Problem description:
Pull out of the data below the stretch of lines bounded by the one containing "Keep writing the" and the one containing "return v0 +", both bounds included, unchanged.
-------- Provided entries
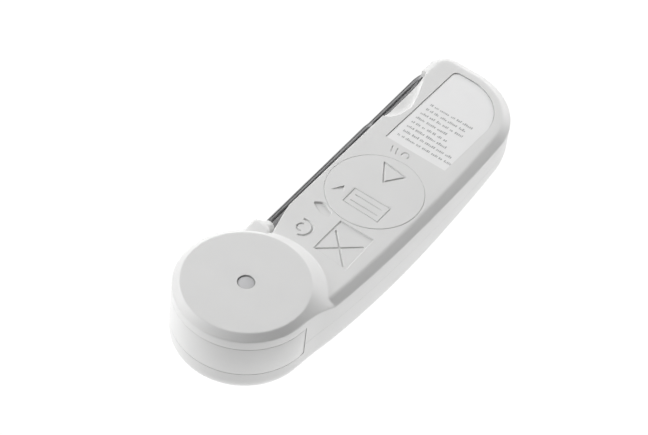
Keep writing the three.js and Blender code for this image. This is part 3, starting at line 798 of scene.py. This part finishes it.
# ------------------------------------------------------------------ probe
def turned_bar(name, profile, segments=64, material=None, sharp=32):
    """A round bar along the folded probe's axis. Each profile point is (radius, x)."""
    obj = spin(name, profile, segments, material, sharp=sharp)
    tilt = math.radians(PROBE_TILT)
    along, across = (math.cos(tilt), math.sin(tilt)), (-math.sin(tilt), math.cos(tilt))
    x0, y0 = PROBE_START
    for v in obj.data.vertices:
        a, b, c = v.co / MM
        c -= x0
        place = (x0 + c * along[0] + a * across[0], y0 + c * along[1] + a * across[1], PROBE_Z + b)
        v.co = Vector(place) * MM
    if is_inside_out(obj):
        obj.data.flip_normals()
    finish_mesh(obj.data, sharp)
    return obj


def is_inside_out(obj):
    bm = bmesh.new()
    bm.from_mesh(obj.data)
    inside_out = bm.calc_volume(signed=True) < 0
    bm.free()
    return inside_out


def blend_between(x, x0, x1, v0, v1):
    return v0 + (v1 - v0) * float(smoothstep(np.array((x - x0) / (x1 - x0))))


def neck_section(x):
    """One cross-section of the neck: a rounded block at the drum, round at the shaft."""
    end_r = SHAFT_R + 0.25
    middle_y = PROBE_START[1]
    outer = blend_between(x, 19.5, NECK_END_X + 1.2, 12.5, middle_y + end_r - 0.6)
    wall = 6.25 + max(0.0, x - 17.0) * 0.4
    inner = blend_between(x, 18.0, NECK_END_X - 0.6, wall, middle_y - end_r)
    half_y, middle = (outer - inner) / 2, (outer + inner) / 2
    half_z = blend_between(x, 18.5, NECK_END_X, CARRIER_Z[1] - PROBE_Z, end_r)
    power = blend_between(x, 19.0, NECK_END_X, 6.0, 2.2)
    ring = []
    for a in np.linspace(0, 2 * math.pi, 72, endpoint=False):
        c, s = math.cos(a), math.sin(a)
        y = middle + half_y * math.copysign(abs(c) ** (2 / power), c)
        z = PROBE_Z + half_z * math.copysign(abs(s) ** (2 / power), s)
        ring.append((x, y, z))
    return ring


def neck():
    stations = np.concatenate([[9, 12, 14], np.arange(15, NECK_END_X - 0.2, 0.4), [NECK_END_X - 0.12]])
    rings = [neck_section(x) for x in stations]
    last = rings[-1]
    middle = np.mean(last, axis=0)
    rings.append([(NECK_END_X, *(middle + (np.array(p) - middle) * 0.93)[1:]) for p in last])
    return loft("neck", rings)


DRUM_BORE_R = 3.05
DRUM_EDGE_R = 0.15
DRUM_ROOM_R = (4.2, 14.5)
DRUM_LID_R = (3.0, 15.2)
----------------
-------- Provided entries
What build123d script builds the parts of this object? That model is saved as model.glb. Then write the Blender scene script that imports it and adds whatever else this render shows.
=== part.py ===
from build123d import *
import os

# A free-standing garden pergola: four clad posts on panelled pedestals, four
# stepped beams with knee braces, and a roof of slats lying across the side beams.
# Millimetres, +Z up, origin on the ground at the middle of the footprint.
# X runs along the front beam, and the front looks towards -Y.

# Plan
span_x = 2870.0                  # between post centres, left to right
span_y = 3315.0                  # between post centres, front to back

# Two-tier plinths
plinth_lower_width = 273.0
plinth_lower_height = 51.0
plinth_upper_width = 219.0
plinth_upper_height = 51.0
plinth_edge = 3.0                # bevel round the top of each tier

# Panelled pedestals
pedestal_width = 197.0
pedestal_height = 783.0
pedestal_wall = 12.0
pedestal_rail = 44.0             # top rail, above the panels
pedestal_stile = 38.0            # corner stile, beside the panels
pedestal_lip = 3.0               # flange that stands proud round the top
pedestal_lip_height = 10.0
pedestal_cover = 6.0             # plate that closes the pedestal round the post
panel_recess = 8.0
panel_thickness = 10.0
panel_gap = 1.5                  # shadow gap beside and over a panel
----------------
Answer to this task:
Keep writing the three.js and Blender code for this image. This is part 3, starting at line 798 of scene.py. This part finishes it.
# ------------------------------------------------------------------ probe
def turned_bar(name, profile, segments=64, material=None, sharp=32):
    """A round bar along the folded probe's axis. Each profile point is (radius, x)."""
    obj = spin(name, profile, segments, material, sharp=sharp)
    tilt = math.radians(PROBE_TILT)
    along, across = (math.cos(tilt), math.sin(tilt)), (-math.sin(tilt), math.cos(tilt))
    x0, y0 = PROBE_START
    for v in obj.data.vertices:
        a, b, c = v.co / MM
        c -= x0
        place = (x0 + c * along[0] + a * across[0], y0 + c * along[1] + a * across[1], PROBE_Z + b)
        v.co = Vector(place) * MM
    if is_inside_out(obj):
        obj.data.flip_normals()
    finish_mesh(obj.data, sharp)
    return obj


def is_inside_out(obj):
    bm = bmesh.new()
    bm.from_mesh(obj.data)
    inside_out = bm.calc_volume(signed=True) < 0
    bm.free()
    return inside_out


def blend_between(x, x0, x1, v0, v1):
    return v0 + (v1 - v0) * float(smoothstep(np.array((x - x0) / (x1 - x0))))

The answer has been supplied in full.